Sunday, January 16, 2011

Teams Compete To Break Longest Handshake Record

On January 14th, 2011 at Father Duffy Square in Times Square, New York City, four teams of some of the world’s greatest Guinness World Records ® holders will compete to break the world record for the “Longest Continuous Handshake.” Organized by three college students—Jason Soll, John-Clark Levin (Claremont McKenna College) and Joe Luchsinger (Baldwin Wallace College)—the competition serves to raise funds and awareness for charities including Teach for America, the Auckland Downs Syndrome Association and the Women’s Foundation of Nepal. Competition starting time will be announced on World’s Longest Handshake 2011 website, Claremont McKenna College is a major sponsor of the event.

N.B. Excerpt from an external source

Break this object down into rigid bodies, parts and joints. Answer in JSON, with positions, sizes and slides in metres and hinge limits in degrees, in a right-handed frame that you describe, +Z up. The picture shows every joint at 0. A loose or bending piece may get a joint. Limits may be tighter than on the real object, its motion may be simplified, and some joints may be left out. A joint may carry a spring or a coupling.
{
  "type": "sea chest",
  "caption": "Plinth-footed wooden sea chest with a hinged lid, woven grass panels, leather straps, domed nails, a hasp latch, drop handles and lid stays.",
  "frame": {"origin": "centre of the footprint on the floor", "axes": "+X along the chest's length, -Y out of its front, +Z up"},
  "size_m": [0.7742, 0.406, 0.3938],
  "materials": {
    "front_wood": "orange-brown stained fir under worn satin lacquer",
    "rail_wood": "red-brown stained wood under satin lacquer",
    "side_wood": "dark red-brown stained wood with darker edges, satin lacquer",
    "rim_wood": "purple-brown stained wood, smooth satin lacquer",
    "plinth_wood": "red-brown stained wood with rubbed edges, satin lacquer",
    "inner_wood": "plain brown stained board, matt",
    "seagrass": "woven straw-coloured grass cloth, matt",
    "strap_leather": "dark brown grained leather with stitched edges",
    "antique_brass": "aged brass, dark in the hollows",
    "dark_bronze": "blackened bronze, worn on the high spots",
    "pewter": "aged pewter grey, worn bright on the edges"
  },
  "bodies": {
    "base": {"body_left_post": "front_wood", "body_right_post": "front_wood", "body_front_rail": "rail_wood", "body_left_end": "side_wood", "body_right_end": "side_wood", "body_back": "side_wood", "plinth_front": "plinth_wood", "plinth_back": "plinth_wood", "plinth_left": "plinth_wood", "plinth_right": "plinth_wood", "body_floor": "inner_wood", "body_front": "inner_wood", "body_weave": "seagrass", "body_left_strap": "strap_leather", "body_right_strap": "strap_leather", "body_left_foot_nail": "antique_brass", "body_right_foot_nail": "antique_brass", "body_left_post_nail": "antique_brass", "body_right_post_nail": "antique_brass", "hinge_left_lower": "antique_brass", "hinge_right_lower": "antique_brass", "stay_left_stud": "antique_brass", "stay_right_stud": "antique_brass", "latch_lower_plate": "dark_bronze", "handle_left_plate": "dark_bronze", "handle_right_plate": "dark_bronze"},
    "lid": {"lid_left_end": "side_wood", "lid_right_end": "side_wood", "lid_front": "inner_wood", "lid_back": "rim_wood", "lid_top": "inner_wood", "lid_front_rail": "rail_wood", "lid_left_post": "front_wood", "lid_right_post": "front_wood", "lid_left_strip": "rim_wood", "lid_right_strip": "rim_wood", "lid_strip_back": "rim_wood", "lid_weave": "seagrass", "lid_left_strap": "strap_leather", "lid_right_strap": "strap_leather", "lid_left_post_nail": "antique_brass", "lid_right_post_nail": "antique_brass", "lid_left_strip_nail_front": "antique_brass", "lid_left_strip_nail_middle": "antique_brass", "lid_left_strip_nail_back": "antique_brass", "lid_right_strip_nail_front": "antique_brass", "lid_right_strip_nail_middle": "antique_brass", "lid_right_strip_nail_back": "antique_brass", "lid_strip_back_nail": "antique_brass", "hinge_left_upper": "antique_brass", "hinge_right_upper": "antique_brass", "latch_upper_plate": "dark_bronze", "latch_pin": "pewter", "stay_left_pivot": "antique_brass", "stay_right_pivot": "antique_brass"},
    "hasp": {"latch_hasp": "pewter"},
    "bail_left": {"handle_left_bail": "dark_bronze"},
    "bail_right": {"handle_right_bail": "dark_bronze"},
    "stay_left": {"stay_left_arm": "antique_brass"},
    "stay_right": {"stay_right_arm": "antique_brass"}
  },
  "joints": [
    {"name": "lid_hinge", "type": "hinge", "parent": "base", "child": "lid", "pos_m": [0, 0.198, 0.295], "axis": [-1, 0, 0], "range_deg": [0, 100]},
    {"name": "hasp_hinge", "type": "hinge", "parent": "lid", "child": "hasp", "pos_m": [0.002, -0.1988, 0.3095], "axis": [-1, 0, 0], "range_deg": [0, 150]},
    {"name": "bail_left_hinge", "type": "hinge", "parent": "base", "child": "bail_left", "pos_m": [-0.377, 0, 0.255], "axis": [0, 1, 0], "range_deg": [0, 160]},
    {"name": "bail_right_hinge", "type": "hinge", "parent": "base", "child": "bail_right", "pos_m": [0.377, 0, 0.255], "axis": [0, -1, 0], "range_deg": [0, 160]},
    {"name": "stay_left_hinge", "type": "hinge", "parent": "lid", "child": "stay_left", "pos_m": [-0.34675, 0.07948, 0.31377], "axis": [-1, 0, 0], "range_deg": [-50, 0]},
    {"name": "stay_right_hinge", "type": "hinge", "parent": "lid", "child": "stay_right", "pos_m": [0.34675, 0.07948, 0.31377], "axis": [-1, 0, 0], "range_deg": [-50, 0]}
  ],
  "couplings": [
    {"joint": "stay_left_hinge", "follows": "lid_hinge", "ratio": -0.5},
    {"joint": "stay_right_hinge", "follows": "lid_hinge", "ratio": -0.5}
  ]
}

International competitors include Nepal’s Rohit Timilsina, that country’s greatest world record breaker, and New Zealand’s Alastair Galpin, the second-greatest Guinness World Records record breaker of the last decade. Many of the teams, including Timilsina’s and Galpin’s, have broken the “Longest Continuous Handshake” record in the past.

“Whether climbing mountains in Alaska or solving problems through invention, I live to push the envelope,” said competitor and event co-organizer Joe Luchsinger (21, Bexley, Ohio, USA), who will compete on behalf of Teach For America along with partner Levin. Donations from the public will be received throughout the event, and the last team "shaking" wins a majority of the total proceeds for its charity.

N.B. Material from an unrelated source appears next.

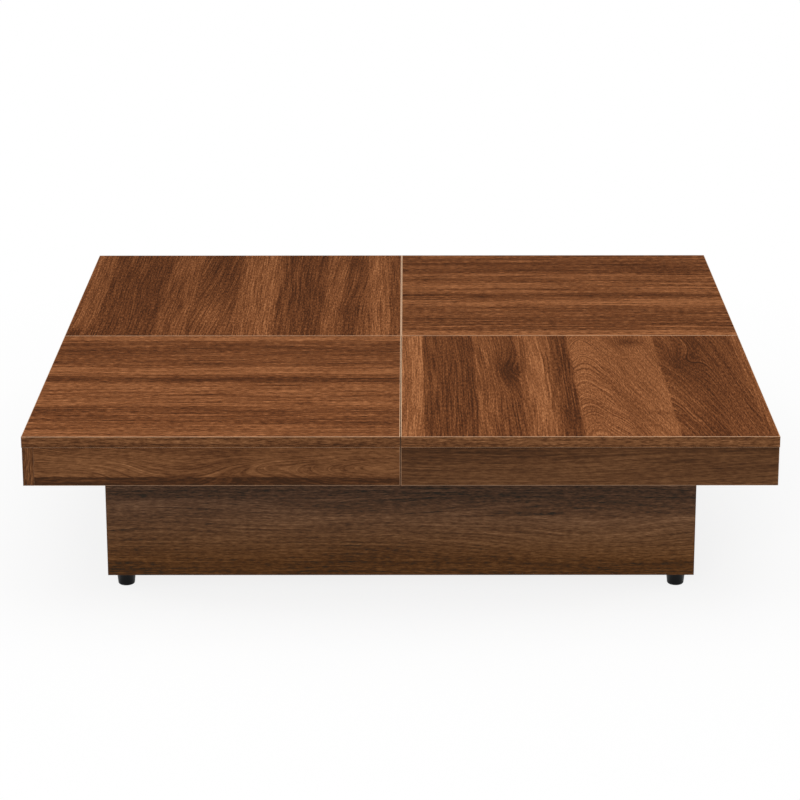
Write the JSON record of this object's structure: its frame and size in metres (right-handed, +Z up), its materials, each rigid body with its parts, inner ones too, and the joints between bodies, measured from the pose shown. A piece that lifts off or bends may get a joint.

In recent years, “Longest Continuous Handshake” has been one of Guinness World Records’ most hotly contested endurance categories. Teams from Nepal to New Zealand and from London to Sydney have all broken the record on behalf of various charities, but they have never coordinated their efforts in one location.

“The intensity and dedication that these people bring to what they do is inspiring, humbling and a little frightening,” said event co-organizer and competitor John-Clark Levin (21, Ojai, California, USA). In preparation for the competition, the competitors are using extreme training methods to shatter the world record: Galpin (36, Auckland, New Zealand) has been training by wrapping his arm in ice packs with the shirtsleeve cut off, and shaking a bottle of sandwich spread vigorously all day long, even in public. “This combination of world-class talent, charitable causes, and the highest foot-traffic venue in the world, creates performance incentives on par with the Olympics,” said Event Director Jason Soll. The current world record stands at 19 hours and 35 minutes. The new record is projected to be 24 to 48 hours, or longer.

"Claremont McKenna College's involvement with this event is a direct result of wanting to encourage the entrepreneurial, creative, ambitious and leadership efforts of our students," said the College's vice president for public affairs, Richard Rodner.